## START

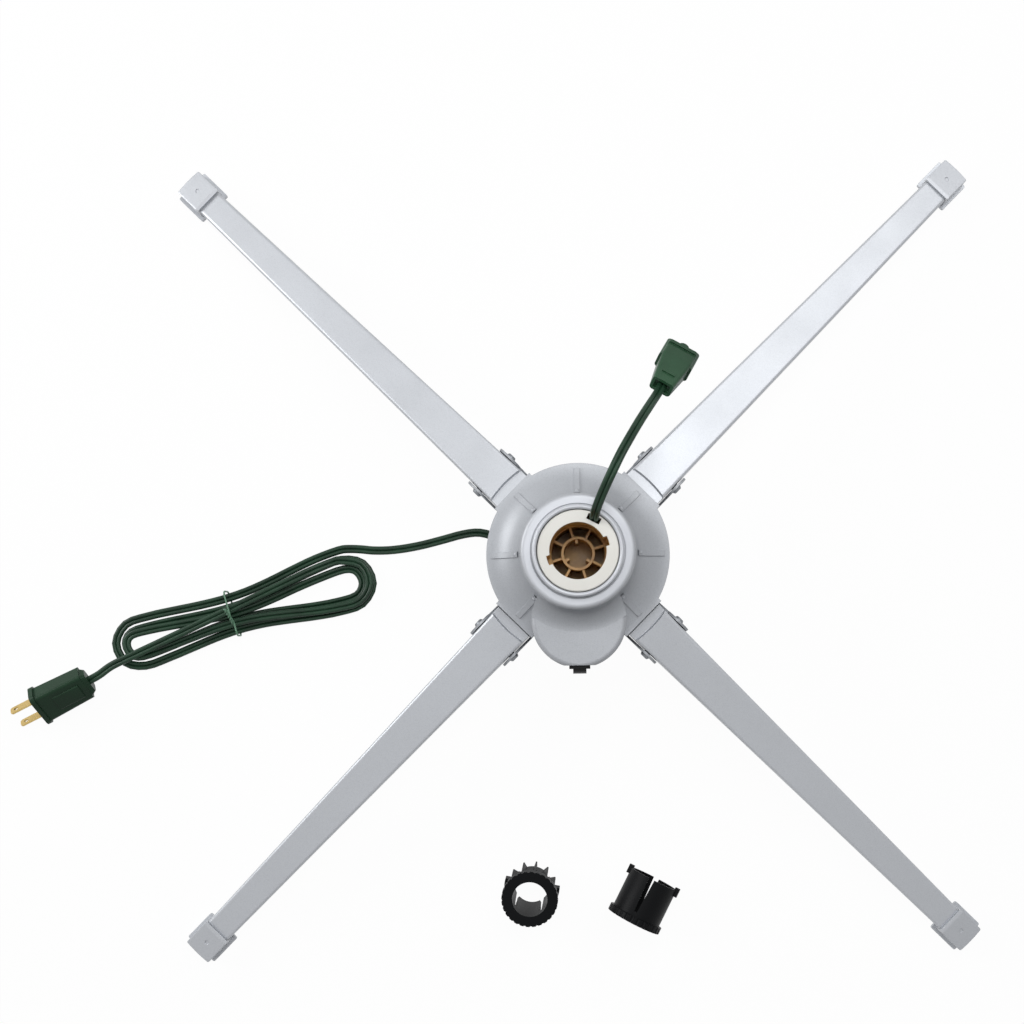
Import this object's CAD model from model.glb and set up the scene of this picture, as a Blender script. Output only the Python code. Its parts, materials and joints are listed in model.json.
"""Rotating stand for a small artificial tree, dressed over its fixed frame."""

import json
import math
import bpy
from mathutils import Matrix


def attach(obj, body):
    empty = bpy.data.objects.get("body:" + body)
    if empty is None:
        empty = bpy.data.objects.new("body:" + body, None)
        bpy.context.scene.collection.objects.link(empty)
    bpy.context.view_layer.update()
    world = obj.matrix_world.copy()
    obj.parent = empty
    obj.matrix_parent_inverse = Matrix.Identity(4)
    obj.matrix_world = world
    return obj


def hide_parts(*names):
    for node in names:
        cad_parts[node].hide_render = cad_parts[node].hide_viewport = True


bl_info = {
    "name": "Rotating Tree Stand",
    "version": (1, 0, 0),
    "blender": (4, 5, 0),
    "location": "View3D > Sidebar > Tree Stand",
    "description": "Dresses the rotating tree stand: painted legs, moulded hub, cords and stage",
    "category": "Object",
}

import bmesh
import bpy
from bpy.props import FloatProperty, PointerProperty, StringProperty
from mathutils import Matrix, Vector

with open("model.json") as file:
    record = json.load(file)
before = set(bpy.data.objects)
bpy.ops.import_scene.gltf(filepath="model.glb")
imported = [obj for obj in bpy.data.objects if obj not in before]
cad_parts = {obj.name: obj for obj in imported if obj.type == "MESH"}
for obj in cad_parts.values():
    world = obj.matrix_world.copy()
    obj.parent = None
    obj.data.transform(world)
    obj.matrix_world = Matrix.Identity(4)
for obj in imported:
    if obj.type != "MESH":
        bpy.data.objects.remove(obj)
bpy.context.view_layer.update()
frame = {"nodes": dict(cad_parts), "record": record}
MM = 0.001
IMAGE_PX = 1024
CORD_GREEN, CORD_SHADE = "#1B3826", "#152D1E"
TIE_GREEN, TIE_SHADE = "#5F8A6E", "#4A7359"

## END

→ Exercise prompt
Print back all the lines verbatim.

→ Exercise solution
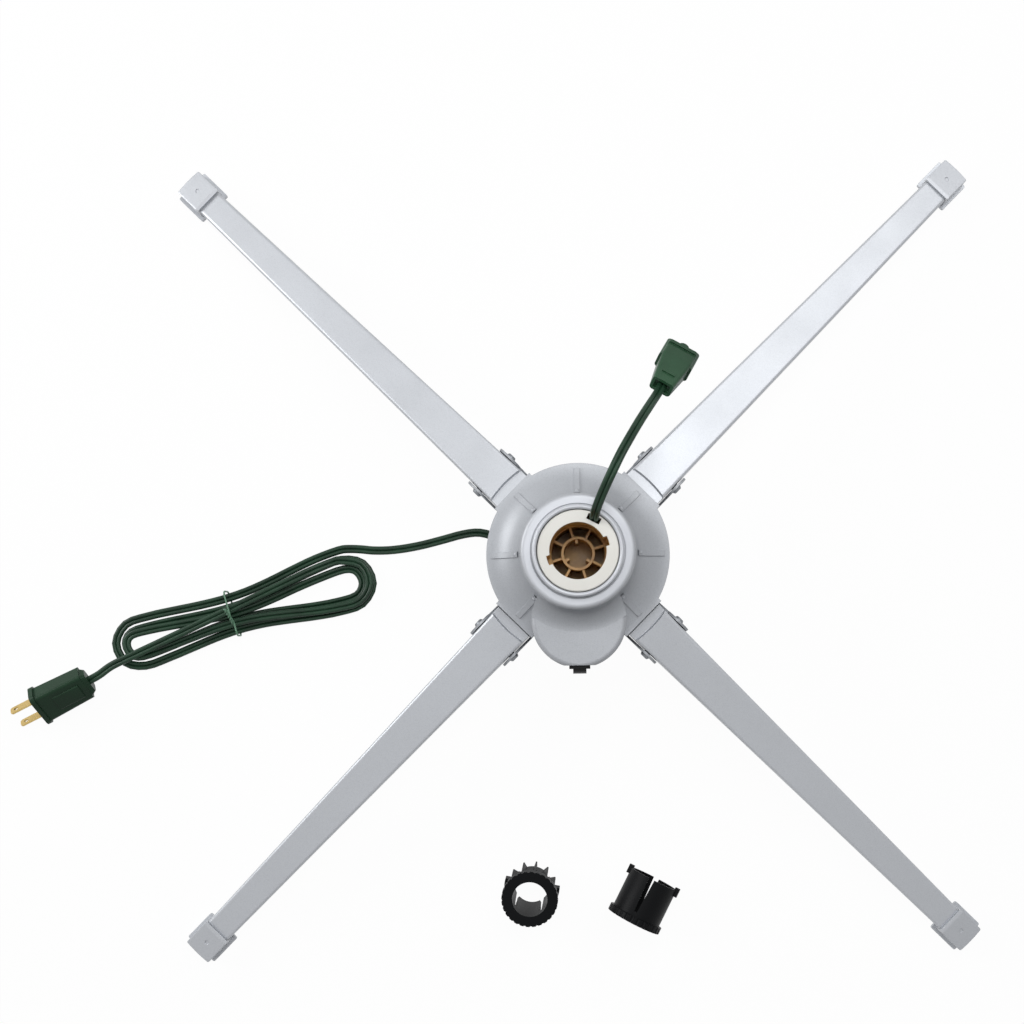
Import this object's CAD model from model.glb and set up the scene of this picture, as a Blender script. Output only the Python code. Its parts, materials and joints are listed in model.json.
"""Rotating stand for a small artificial tree, dressed over its fixed frame."""

import json
import math
import bpy
from mathutils import Matrix


def attach(obj, body):
    empty = bpy.data.objects.get("body:" + body)
    if empty is None:
        empty = bpy.data.objects.new("body:" + body, None)
        bpy.context.scene.collection.objects.link(empty)
    bpy.context.view_layer.update()
    world = obj.matrix_world.copy()
    obj.parent = empty
    obj.matrix_parent_inverse = Matrix.Identity(4)
    obj.matrix_world = world
    return obj


def hide_parts(*names):
    for node in names:
        cad_parts[node].hide_render = cad_parts[node].hide_viewport = True


bl_info = {
    "name": "Rotating Tree Stand",
    "version": (1, 0, 0),
    "blender": (4, 5, 0),
    "location": "View3D > Sidebar > Tree Stand",
    "description": "Dresses the rotating tree stand: painted legs, moulded hub, cords and stage",
    "category": "Object",
}

import bmesh
import bpy
from bpy.props import FloatProperty, PointerProperty, StringProperty
from mathutils import Matrix, Vector

with open("model.json") as file:
    record = json.load(file)
before = set(bpy.data.objects)
bpy.ops.import_scene.gltf(filepath="model.glb")
imported = [obj for obj in bpy.data.objects if obj not in before]
cad_parts = {obj.name: obj for obj in imported if obj.type == "MESH"}
for obj in cad_parts.values():
    world = obj.matrix_world.copy()
    obj.parent = None
    obj.data.transform(world)
    obj.matrix_world = Matrix.Identity(4)
for obj in imported:
    if obj.type != "MESH":
        bpy.data.objects.remove(obj)
bpy.context.view_layer.update()
frame = {"nodes": dict(cad_parts), "record": record}
MM = 0.001
IMAGE_PX = 1024
CORD_GREEN, CORD_SHADE = "#1B3826", "#152D1E"
TIE_GREEN, TIE_SHADE = "#5F8A6E", "#4A7359"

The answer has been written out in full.